How many secondary claims is your practice writing off?

The classic response to this question is a quick shoulder shrug, followed by the return query, “Why does it matter?” After all, the value of secondary claims is usually just a fraction of that associated with primary claims. Most practices believe it costs more in resources (especially staff time) to chase secondary payments than they’re worth.

In the past, that was probably true. But now, I’m urging all practices to take a second look at their secondaries. They may be worth more than you think.

As you consider your practice’s secondary claims, it’s important to keep in mind a very basic concept: Ultimately, the patient is the party responsible for paying you for your services. If you think back just a few decades, you’ll recall that patients used to file their own insurance claims. They were the ones who shouldered the burden of orchestrating all payment—including that of primary and secondary insurers.

While this arrangement made the patient’s reimbursement responsibility clear to all involved, it often created cash flow problems for practices. It’s hard to run a business when you’re waiting for someone else—someone with no real financial motivation—to get around to asking his or her insurance company to pay you!

So gradually, more and more practices began filing insurance claims on behalf of their patients. Today, most practices do. Patients certainly appreciate the service, but it’s also a vital way to ensure more consistent cash flow for the practice. This arrangement remains a win-win situation on the whole, but secondary claims historically have been lost in the shuffle.

As stated earlier, the cost to collect secondaries has never seemed to justify the effort.

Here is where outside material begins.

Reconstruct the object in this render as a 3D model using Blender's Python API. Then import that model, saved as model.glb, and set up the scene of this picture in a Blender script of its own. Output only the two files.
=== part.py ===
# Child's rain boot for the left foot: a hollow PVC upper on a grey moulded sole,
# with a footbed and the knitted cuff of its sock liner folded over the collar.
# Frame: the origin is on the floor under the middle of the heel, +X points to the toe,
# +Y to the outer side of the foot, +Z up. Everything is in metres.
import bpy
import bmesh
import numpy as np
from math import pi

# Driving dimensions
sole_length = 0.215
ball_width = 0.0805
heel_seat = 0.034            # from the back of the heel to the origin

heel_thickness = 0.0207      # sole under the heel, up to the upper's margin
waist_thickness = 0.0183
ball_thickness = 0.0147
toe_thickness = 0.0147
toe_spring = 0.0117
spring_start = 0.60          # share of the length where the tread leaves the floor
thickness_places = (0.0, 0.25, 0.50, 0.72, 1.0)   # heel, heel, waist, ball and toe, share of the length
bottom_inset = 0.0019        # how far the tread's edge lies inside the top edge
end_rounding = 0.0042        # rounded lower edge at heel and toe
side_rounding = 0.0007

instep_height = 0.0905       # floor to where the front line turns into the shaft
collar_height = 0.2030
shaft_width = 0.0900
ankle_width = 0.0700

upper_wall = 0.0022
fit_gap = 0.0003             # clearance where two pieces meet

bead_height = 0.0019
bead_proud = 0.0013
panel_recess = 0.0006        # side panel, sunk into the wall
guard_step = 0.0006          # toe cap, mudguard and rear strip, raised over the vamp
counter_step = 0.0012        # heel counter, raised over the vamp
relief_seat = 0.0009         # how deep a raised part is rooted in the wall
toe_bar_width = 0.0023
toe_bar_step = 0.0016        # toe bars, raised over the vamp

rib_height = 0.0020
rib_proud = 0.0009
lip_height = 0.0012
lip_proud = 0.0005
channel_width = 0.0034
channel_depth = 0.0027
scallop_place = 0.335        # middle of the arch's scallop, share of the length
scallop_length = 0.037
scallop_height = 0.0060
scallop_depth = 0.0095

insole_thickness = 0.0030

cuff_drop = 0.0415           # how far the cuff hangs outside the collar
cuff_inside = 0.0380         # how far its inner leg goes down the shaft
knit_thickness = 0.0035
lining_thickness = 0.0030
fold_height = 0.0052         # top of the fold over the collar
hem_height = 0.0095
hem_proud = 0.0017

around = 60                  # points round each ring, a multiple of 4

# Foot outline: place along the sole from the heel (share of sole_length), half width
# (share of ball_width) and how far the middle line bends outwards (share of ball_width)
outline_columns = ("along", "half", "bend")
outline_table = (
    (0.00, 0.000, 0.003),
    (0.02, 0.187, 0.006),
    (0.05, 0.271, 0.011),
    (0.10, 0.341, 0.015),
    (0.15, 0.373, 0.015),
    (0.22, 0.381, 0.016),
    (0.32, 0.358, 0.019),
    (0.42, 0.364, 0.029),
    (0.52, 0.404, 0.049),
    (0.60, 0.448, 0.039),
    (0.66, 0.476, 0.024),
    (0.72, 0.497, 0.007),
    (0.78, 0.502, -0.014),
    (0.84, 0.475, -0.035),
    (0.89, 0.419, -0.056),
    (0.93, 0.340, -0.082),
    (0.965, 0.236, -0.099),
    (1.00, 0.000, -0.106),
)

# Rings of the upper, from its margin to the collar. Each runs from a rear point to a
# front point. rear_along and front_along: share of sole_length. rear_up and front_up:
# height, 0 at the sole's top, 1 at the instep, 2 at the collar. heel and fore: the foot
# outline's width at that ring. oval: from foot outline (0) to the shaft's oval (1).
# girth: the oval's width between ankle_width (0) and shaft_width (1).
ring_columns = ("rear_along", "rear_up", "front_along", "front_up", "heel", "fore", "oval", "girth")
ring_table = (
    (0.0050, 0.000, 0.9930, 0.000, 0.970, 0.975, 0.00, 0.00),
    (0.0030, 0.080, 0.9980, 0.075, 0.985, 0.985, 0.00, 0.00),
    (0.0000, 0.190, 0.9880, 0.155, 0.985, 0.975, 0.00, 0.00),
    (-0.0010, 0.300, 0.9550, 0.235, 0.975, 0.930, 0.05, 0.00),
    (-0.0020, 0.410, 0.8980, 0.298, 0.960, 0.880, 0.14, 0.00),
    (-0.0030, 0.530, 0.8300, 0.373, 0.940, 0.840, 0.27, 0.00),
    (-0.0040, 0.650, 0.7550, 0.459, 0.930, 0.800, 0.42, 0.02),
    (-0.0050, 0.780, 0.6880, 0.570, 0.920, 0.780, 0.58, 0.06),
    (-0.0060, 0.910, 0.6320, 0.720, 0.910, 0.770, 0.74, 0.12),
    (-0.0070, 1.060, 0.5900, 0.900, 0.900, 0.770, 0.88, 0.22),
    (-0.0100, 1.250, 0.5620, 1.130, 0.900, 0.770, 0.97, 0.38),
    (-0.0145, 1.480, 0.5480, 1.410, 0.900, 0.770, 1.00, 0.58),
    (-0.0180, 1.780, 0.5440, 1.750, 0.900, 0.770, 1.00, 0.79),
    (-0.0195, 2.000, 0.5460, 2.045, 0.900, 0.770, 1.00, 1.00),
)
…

But two trends may now invalidate that idea:

1) the current economic environment and impending health reform initiatives are dampening earning capacity, thus making it more important to collect every dollar owed; and
2) the increasing ability of clearinghouses to file secondary claims electronically makes it much more economical to collect those dollars.

Clearinghouses with large lists of payers able to accept electronic secondaries can be tremendously helpful. Have you ever filed a primary claim to Medicare, then waited forever on a secondary filed to AARP, for instance? Many clearinghouses can send and track those claims for you, reducing the resources you need to expend to bring in that revenue stream.

Bottom line: less time, less effort, and more money. And the payoff can be substantial.

How much money from secondary claims is your practice writing off?